Tuesday, December 4, 2012

San Fransisco

So my husband and I just got back from an extended weekend to San Fransisco (though as I was packing, I realized it was closer to a week).  While waiting at an airport at some point within the last year we decided to make a list of places we wanted to go and also prioritize the ones we needed to do before kids.  San Fran was on the top of my hubby's list.  I had been there on a family road trip and thought it was fun enough to go back and also to experience as a couple.

We spent the first day walking around Chinatown, heading up Coit tower and walking up Lombard Street.  You know, typical tourist stuff.  We had a delicious Turkish dinner at Machka, whose decor I liked equally as well as the food.

Day two was also pretty touristy.  We rented bikes and biked across the Golden Gate Bridge as well as Golden Gate Park.  Two lessons learned: biking really close to cars going 60mph is not fun. It is terrifying.  It took about the entire length of the bridge for me to start breathing normally, unclench my jaw and get blood circulating in my hands again after gripping the handle bars so tightly.  I just couldn't help but imagine the whole time that a bump I didn't see was going to send me flying into the cars, or something that was not securely zippered was going to fly out of my pocket to the bay below, never to be seen again.  That is actually what happened to my transit pass, but thankfully not my phone.  (Side note: this is why I am also getting over my fear of walking over sewer grates.  It's really a legitimate fear that you will drop something in them or that they will break and you will plummet to a tragic doom.  I know people that have had those experiences.  Biking along this bridge was like that to me just way way worse.)  And the second lesson was that dang, those hills are really hard to walk and bike up.  You know that I just ran a marathon, but that did not at all prepare my hill climbing muscles.  After about 5 hours, the magic of biking had worn off slightly, but the day was still amazing due to one of the best biscuits and gravy dishes I've ever had at the Pork Store Cafe in the Haight district for brunch and Aziza in far away Richmond.  I think we capped off the night with drinks at the Top of the Mark, which while it did have great views of the city, was a little touristy/gimmicky to me.

Day three was full of more tourist activities and eating.  We rented a car and spent some time hiking in the Muir Woods.  All that activity made me feel really good about eating what was literally the best pasta I've ever had at Flour + Water.  (I know, I've used a lot of superlatives, but I really like pasta, and it was really that good.)  Because the weather was surprisingly warm, we took an evening walk around Union Square and rode the cable car to Fisherman's Wharf.  I was a little sad that because it was dark, there really wasn't a good way for me to get a picture hanging off of the side of the cable car kind of how I picture it would happen in some sort of movie montage. Probably for the best as I'd have lost my grip while cresting a hill and then would have had a long a fall.
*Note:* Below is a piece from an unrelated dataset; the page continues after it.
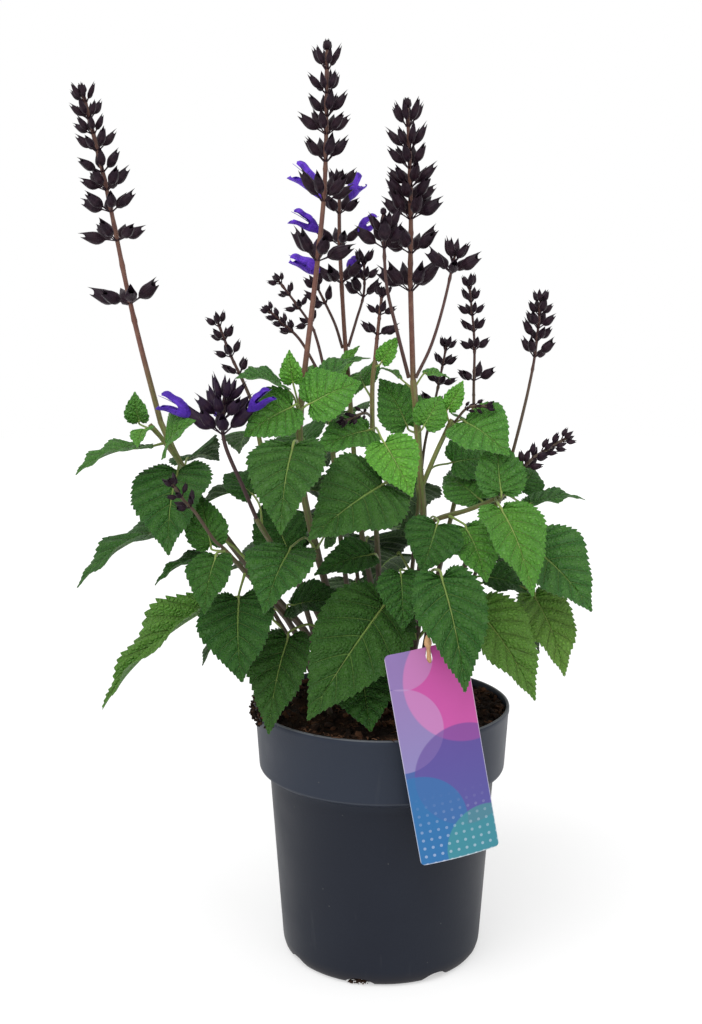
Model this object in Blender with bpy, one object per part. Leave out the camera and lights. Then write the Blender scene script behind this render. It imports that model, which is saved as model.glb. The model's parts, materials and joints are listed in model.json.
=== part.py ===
"""Potted salvia: a nursery pot of soil, leafy square stems, dark flower spikes, violet corollas
and a blank colour label on a stake. Metres, +Z up, origin at the middle of the pot's base."""

import math
import random

import bmesh
import bpy
from mathutils import Matrix, Quaternion, Vector
from mathutils.bvhtree import BVHTree

# Driving sizes
MM = 0.001
CONTACT_GAP = 0.3 * MM
POT_RIM_RADIUS = 85 * MM
POT_HEIGHT = 170 * MM
POT_COLLAR_DEPTH = 42 * MM
POT_COLLAR_TAPER = 2.9 * MM
POT_LEDGE_DROP = 4.5 * MM
POT_SHOULDER_RADIUS = 75.2 * MM
POT_BASE_RADIUS = 60 * MM
POT_WALL = 1.6 * MM
POT_FLOOR = 2 * MM
POT_SIDES = 24
SOIL_SIDES = 18
DRAIN_OPENINGS = 8
DRAIN_WIDTH = 20 * MM
DRAIN_RISE = 5.5 * MM
SOIL_TOP = 165 * MM
SOIL_MOUND = 3 * MM
SOIL_ROUGHNESS = 1.6 * MM
BLADE_THICKNESS = 0.7 * MM
LEAF_CLEARANCE = 0.45 * MM
LEAF_OVER_SOIL = 5 * MM
LEAF_OVER_RIM = 2 * MM
HEEL_WIDTH = 1.4 * MM
PETIOLE_HALF = 0.55 * MM
SHORT_PETIOLE = 20 * MM
TOOTH_DEPTH = 0.05
TOOTH_LEAN = 0.012
LABEL_WIDTH = 50 * MM
LABEL_LENGTH = 133 * MM
LABEL_THICKNESS = 0.6 * MM
LABEL_TOP = Vector((23, -93, 230.5)) * MM
LABEL_TILT = 10
LABEL_TURN = 12
LABEL_CORNER = 3 * MM
LABEL_BOW = 3.5 * MM
LABEL_CURL = 1.6 * MM
LABEL_HOLE_RADIUS = 3.2 * MM
STAKE_FOOT = Vector((34, -52, 138)) * MM
STAKE_TIP = Vector((24, -99.5, 240)) * MM
STAKE_RADIUS = 1.5 * MM
SMALL_CALYX = 14 * MM
STEEPEST_CALYX = 62
KNOT_RADIUS = 1.9 * MM
RANDOM_SEED = 7

# Half of a leaf's outline: along from heel 0 to tip 1, out in half widths
LEAF_OUTLINE = (
    (0, 0), (-0.065, 0.22), (-0.085, 0.42), (-0.03, 0.70), (0.11, 0.93), (0.28, 1.0),
    (0.46, 0.86), (0.63, 0.62), (0.78, 0.36), (0.90, 0.15), (1, 0),
)


def leaf(height, heel, tip, width, front=1.0, on=0, fold=0.22, arch=0.10):
    """A leaf whose heel and tip are placed by hand, in millimetres.

    It grows at a height of its stem or, with on, of a side shoot. front is how far its upper
    face leans towards -Y.
    """
    return {"height": height, "heel": heel, "tip": tip, "width": width, "on": on, "front": front,
            "fold": fold, "arch": arch}


def side_leaf(height, compass, length, on=0, droop=25, stalk=0.4, width=0.78):
    """A leaf that leaves its node towards a compass direction in degrees, on a rising stalk."""
    return {"height": height, "compass": compass, "length": length, "on": on, "droop": droop,
            "stalk": stalk, "width": width * length, "front": 0, "fold": 0.22, "arch": 0.12}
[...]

Our last full day was kind of the "catch-up" day.  Plus after all that activity, we were kind of pooped.  We basically shopped for some of the things that had caught our eye and spent the rest of the day eating our way through the ethnic areas of town.  We started the morning with pastries from a bakery in little Russia, coffee, and a snack from Tout Sweet, the bakery from Top Chef Just Desserts winner (the chocolate chunk sea salt cookie was one of the best cookies I think I've ever had).  We did some shopping in Hayes Valley where we split a burger at Flipper's, whose toppings were better than the burger itself.  Dinner was at a hole-in-the-wall type Vietnamese restaurant, Pagolac.  The waitress was so nice and the best Vietnamese dinner I think I've ever had was under $10 each.  If you go to San Fransisco, please go there because I think it was my favorite meal of the trip.  Not to miss out on the remaining cultural areas, we got sushi for a snack in Japantown (hey, dinner was early), and cannoli in Little Italy at Mara's Italian Pastry.  I think all we missed out on was Mexican in the Mission District.  The perfect way to end the last night was drinks at Bourbon and Branch, a "speakeasy" type place with a secret entrance and bar tenders who know more about their craft than I will know about anything.

If I ever go back again, I'd really like to do the California Academy of Sciences, some of the gardens (Japanese Tea Garden, Yerba Buena Gardens, or the Conservatory of flowers), as well as some of the art museums (deYoung or the MoMA).  As far as eating recommendations, I basically went off anything on the list as well as recommendations from other blogs and friends.  Because I'm crazy and did this for myself anyways, I've actually compiled a list of neighborhoods and restaurants and addresses based off these sources that you can also access in case anyone cares as much as I do about these things.

As far as where to stay, our location downtown was central enough to get to most places we went within a 10-15 minute walk or public transit to anywhere farther (Haight, Golden Gate, Mission).  If we were to come back again, I think I'd stay farther away from tourist stuff and closer to eating (Tenderloin or Mission).  Of course, 5 days doesn't make me an expert.  Although it is long enough for me to say with some authority that, you guessed it, this city has some of the best food ever.